For most players, this means your current PC is probably still capable — but the gap between “playable” and “smooth” has grown. If your system can handle the toughest titles from these two years, you’re set for what’s coming next. If not, even small upgrades (RAM, SSD, GPU tier bump) can dramatically improve your experience.
Think of GOTY 2023–2024 as a snapshot of where AAA performance is headed. If your PC holds up here, it’s ready for the near future. If it doesn’t, consider this a gentle heads-up before 2025’s demands fully land.
1. What game won Game of the Year in 2023?
Baldur’s Gate 3 won GOTY 2023 at The Game Awards, praised for its storytelling, depth, and surprisingly efficient performance across mid-range PCs.
2. Which game won Game of the Year in 2024?
Astro Bot won GOTY 2024, driven by its creative platforming and strong reception from players and critics.
3. Why did Astro Bot win GOTY 2024?
Astro Bot stood out for its charm, mechanical creativity, and broad appeal. It wasn’t a hardware-heavy showcase like Alan Wake 2, but it delivered a polished, joyful experience that resonated widely with the gaming community.
4. Which game won the most awards in 2023?
Baldur’s Gate 3 dominated 2023’s award season, winning major categories such as Best RPG, Best Community Support, Best Performance, and GOTY.
5. Can my PC still run GOTY 2023 and 2024 titles smoothly?
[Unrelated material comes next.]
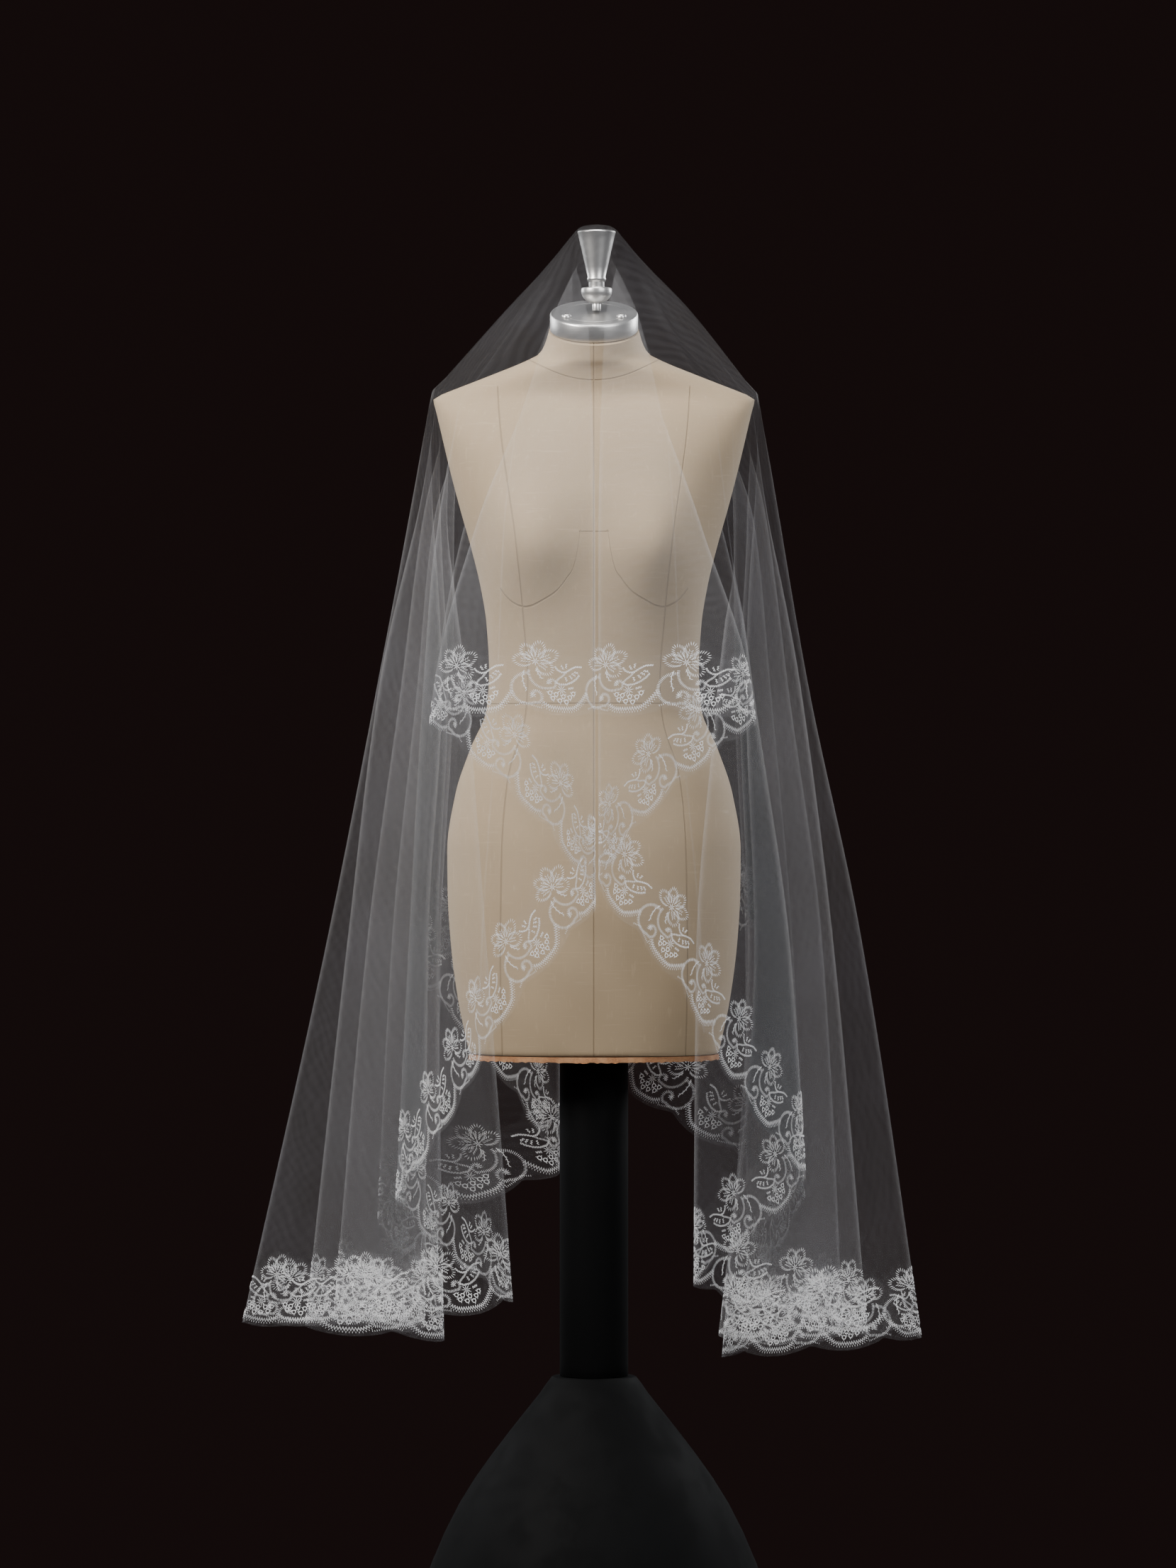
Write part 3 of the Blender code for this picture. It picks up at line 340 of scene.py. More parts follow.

Most mid-range PCs built in the last few years can still handle these titles well, especially the 2023 winners. However, more demanding games like Alan Wake 2, Hogwarts Legacy, and FFXVI PC may require reduced settings on older GPUs.
6. Why do GOTY winners make good performance benchmarks?
GOTY titles typically represent the highest production quality each year. They push modern engines, lighting, physics, and world design, making them realistic benchmarks for evaluating how well your PC handles contemporary AAA standards.
7. Do I need a high-end GPU to run the most demanding GOTY titles?
Only for games with extremely heavy rendering pipelines:
Alan Wake 2 (RT) → RTX 4070+ recommended
Hogwarts Legacy → strong mid-range GPU
FFXVI PC → modern GPU + sufficient RAM
Most other GOTY titles still run well on RTX 3060/4060-class hardware.